I loved teaching high school English and social studies classes—until the tedium of marking and grading essays and administrative bull**** drove me out. (Mind you, it took nearly 40 years for that to happen!) But preparing lessons and the classroom itself? Pure joy. It doesn’t get any better. I loved the subject matter—and it is true: to learn something really well, try teaching it. Want intellectual stimulation? Walk into a classroom where young people are arguing vehemently over whether Hamlet was mad or whether America’s immigration policies in the ‘30s encouraged the Nazis.

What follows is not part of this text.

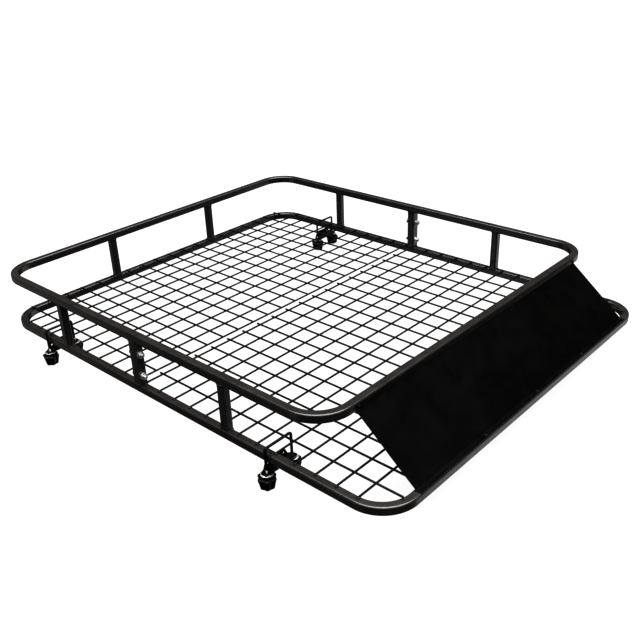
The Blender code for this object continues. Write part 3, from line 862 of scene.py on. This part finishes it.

And writing? It’s pretty wonderful too! You create these characters and then try to enjoy their achievements (and yours) only to have them rebel and go off on their own erring ways. Gives you a better perspective on God’s handling of Adam and Eve! Anyway, it is challenging and engaging and FUN!
OLD HABITS ARE HARD TO BREAK
Everyone tells me I need a blog. So here I am trying to “blog.” I don’t have a clue. I guess you just spill your guts about whatever pops into your mind. So I have this blank sheet of paper in front of me—and a blank mind. Yes. I said “blank sheet of paper” because that’s the way I write: with lined composition paper and a No. 2 pencil.
That’s the way I started when I was in 6th grade back in the dark ages. Mapril Easton and I filled pages and pages of Big Chief tablets with rambling tales of horses and cowboys and Indians and pioneer settlers. Mapril’s mom was our teacher in a one-room school complete with a wood stove and a three-hole outhouse. Straight out of Little House on the Prairie, only in rural Oregon. While Mrs. Easton worked with younger kids, Mapril and I would ignore that list of math problems she had given us and lose ourselves in making up adventures for Dangerous Dan and his wonderful horse Rusty or some such.
So that’s how it started: Lined paper and a No. 2 pencil. Today, of course, there is another step—one involving a computer with which I have what can only be described as a love-hate relationship!